Job seekers line up for jobs at Citi Field in Queens in New York

Littered throughout the President’s proposed budget and health care plan are over $2 trillion in new taxes. In the budget we see tax hikes on businesses including the death tax; new detrimental restrictions on a tax provision called “deferral” that is vital for U.S. companies operating abroad; and potential new taxes to raise revenue for health care reform. We also see in the proposed health care plan a new Medicare tax on investment income. Heritage experts have pointed out that tax increases have a negative effect on the economy and hinder job growth. So why is the President insisting on more tax hikes for businesses when they already struggle to compete internationally with an extremely high tax rate?

Just ask Ireland how well raising taxes is working for their economy when just a few years ago its economy was increasing at one of the fastest paces in Europe. Despite its low tax rate, over the last year we have seen Ireland’s unemployment rise and incomes plunge like many countries around the world.

One of the significant, bellwether events leading to Ireland’s recession was Dell’s decision to move its operations from Limerick Ireland to Lodz, Poland costing almost 2,000 workers their jobs. A U.S.-based, global computer company, Dell’s exports from Ireland were about 5% of their total economy. How did this happen to a country that has one of the lowest corporate tax rates and used to be one of the main countries companies would use as their manufacturing base?

One of the reasons for the flight of companies from Ireland and other European nations is the potential for a common tax base across the European Union which forced Ireland to raise its taxes on businesses significantly to be more consistent with high-tax European norms. The high tax burdens incurred across the Union raise the operating costs of companies and lower their ability to compete. This additional tax is intended to create “fair competition” to level the playing field between countries. However, for previously low-cost countries it actually drives away business to countries that have lower operating costs. Is it smart to make a country raise its taxes because the other EU countries like Germany and France want them to be higher?

This raises the question; why Poland? Poland is also in the EU and will be subjected to the new taxes as well. However, in addition to its low corporate tax rate, the cost of labor in Poland is much cheaper. Companies are naturally going to move to where they can be more competitive at a lower cost – either tax cost, labor cost, or any other costs..

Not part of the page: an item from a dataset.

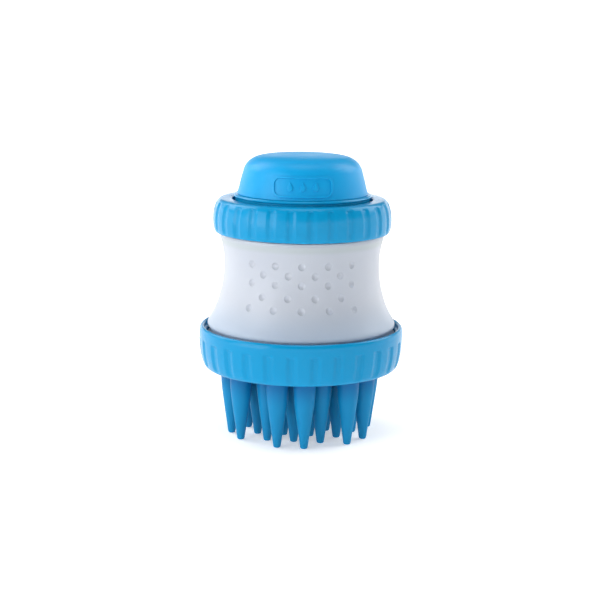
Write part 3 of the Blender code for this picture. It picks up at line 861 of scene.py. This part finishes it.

# %% [markdown]
# ## The frosted bottle
#
# The reservoir is natural polypropylene with a sandblasted outside: it lets light through but
# no picture. Rough transmission does this, and the blue plate and tower inside show through it.
# On top of that the lower half gets a painted bluish tint, painted light from the blue parts
# seen through the wall, and a painted grey band of shade lies under the upper collar, where
# the thread and lid inside darken the wall.

# %% Finish the bottle
bottle_frost, tree, shader, colour = start_finish(
    "bottle_frost", ((0.62, 0.66, 0.74), (0.66, 0.70, 0.77)), (0.34, 0.42), 1800.0, 0.02,
    Transmission_Weight=0.4, IOR=1.45, Specular_IOR_Level=0.4, Subsurface_Weight=0.3,
    Subsurface_Radius=(1.0, 1.0, 1.0), Subsurface_Scale=0.003)
# Painted light: the lower half is tinted blue, standing for the blue plate and tower seen through
# the wall.
painted_show_through_mask = use_group(tree, rise_group, Low=60 * MM, High=44 * MM).outputs["Mask"]
# Painted shade: a grey band under the upper collar, where the thread and lid inside darken the
# wall.
shade_band_top = use_group(tree, rise_group, Low=78.5 * MM, High=80.5 * MM).outputs["Mask"]
shade_band_low = use_group(tree, rise_group, Low=83 * MM, High=81 * MM).outputs["Mask"]
painted_shade_band = add_node(tree, "ShaderNodeMath", operation="MULTIPLY")
tree.links.new(shade_band_top, painted_shade_band.inputs[0])
tree.links.new(shade_band_low, painted_shade_band.inputs[1])
colour = mix_colours(tree, painted_show_through_mask, colour, colour_node(tree, (0.54, 0.64, 0.77)))
tree.links.new(mix_colours(tree, painted_shade_band.outputs[0], colour,
                           colour_node(tree, (0.58, 0.64, 0.67))), shader.inputs["Base Color"])
give(bottle_frost, bottle)

# %% [markdown]
# ## The pieces inside
#
# What sits inside keeps the working model's shape. Lid, rod and valve are uncoloured moulded
# plastic, the seals are milky rubber, and the springs are drawn stainless wire, whose skin is
# a little uneven in shade and shine.

# %% Finish the inner pieces
natural_moulding, _, _, _ = start_finish(
    "natural_moulding", ((0.74, 0.74, 0.70), (0.82, 0.82, 0.79)), (0.36, 0.46), 1500.0, 0.015)
milky_rubber, _, _, _ = start_finish(
    "milky_rubber", ((0.62, 0.65, 0.65), (0.72, 0.74, 0.74)), (0.45, 0.58), 2200.0, 0.02,
    Subsurface_Weight=0.2, Subsurface_Scale=0.002)
spring_steel, _, _, _ = start_finish(
    "spring_steel", ((0.50, 0.50, 0.51), (0.62, 0.62, 0.63)), (0.18, 0.32), 9000.0, 0.006,
    Metallic=1.0)
give(natural_moulding, *[nodes[name] for name in (
    "push_rod", "lid_cup", "seal_retainer", "valve_poppet", "valve_cage")])
give(milky_rubber, *[nodes[name] for name in (
    "lid_gasket", "stem_seal", "vent_valve", "lower_gasket", "valve_seal")])
give(spring_steel, *[nodes[name] for name in ("return_spring", "valve_spring", "rod_clip")])

# %% [markdown]
# ## The studio
#
# The scrubber stands on a sheet of opal acrylic that is lit from below, as product
# photographers use it, so the floor stays white to the horizon and throws only a faint shadow.
# It turns up at its rim, which hides the end of the sheet from every side. The light from
# below is weak under the object and strong far away. Four softboxes light it: a large one on
# the left in front, two behind it on the left and right, which give the dome's shoulders their
# highlights, and one overhead. The world is dim, so the blue stays deep in between.

# %% Lay the floor
FLOOR_RADIUS = 6.0
FLOOR_EDGE = 1.4
deselect_all()
bpy.ops.mesh.primitive_circle_add(vertices=96, radius=FLOOR_RADIUS, fill_type="NGON",
                                  location=(0, 0, -0.05 * MM))
floor = bpy.context.active_object
floor.name = "floor"
bpy.ops.object.transform_apply(location=True, rotation=False, scale=False)
bpy.ops.object.mode_set(mode="EDIT")
bpy.ops.mesh.select_all(action="SELECT")
bpy.ops.mesh.region_to_loop()
bpy.ops.mesh.extrude_region_move(TRANSFORM_OT_translate={"value": (0, 0, FLOOR_EDGE)})
bpy.ops.object.mode_set(mode="OBJECT")
floor_sheet, tree, shader, _ = start_finish(
    "floor_sheet", ((0.84, 0.84, 0.84), (0.86, 0.86, 0.86)), (0.7, 0.8), 400.0, 0.01,
    Specular_IOR_Level=0.1, Emission_Strength=1.0)
reach = add_node(tree, "ShaderNodeVectorMath", operation="LENGTH")
tree.links.new(add_node(tree, "ShaderNodeTexCoord").outputs["Object"], reach.inputs[0])
far_mask = map_range(tree, reach.outputs["Value"], 0.1, 1.5, 0.0, 1.0)
tree.links.new(mix_colours(tree, far_mask, colour_node(tree, (0.42, 0.42, 0.42)),
                           colour_node(tree, (0.96, 0.96, 0.96))),
               shader.inputs["Emission Color"])
give(floor_sheet, floor)

# %% Set the world and the lights
world = bpy.data.worlds.new("studio")
world.use_nodes = True
bpy.context.scene.world = world
WORLD_STRENGTH = 0.22
background = world.node_tree.nodes["Background"]
background.inputs["Color"].default_value = (1, 1, 1, 1)
background.inputs["Strength"].default_value = WORLD_STRENGTH


def softbox(name, place_mm, size_mm, watts):
    """A square area light that faces the middle of the object."""
    light = bpy.data.lights.new(name, "AREA")
    light.shape = "SQUARE"
    light.size = size_mm * MM
    light.energy = watts
    lamp = bpy.data.objects.new(name, light)
    lamp.location = Vector(place_mm) * MM
    lamp.rotation_mode = "QUATERNION"
    lamp.rotation_quaternion = (Vector((0, 0, 60 * MM)) - lamp.location).to_track_quat("-Z", "Y")
    bpy.context.scene.collection.objects.link(lamp)
    print(name, watts, "W")


softbox("key_softbox", (-950, -620, 420), 850, 7.5)
softbox("left_edge_softbox", (-900, 480, 860), 850, 9.0)
softbox("right_edge_softbox", (920, 460, 840), 850, 9.0)
softbox("top_softbox", (0, -100, 1300), 800, 5.0)
bpy.context.scene.view_settings.view_transform = "Standard"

As we consider the President’s proposal to raise taxes on corporate income, the trend of lower corporate tax rates in other countries should serve as a warning to the United States, which already has the second highest in the world. Heritage experts J.D. Foster and Curtis Dubay point out in their paper that not only will companies struggle to compete abroad, the domestic production in the U.S. will fall as well. In fact, the evidence is clear that when U.S. companies have operations in foreign companies, U.S. jobs increase. The bottom line is that additional taxes hurt, costing jobs and opportunity – a high price to pay for government’s wasteful spending.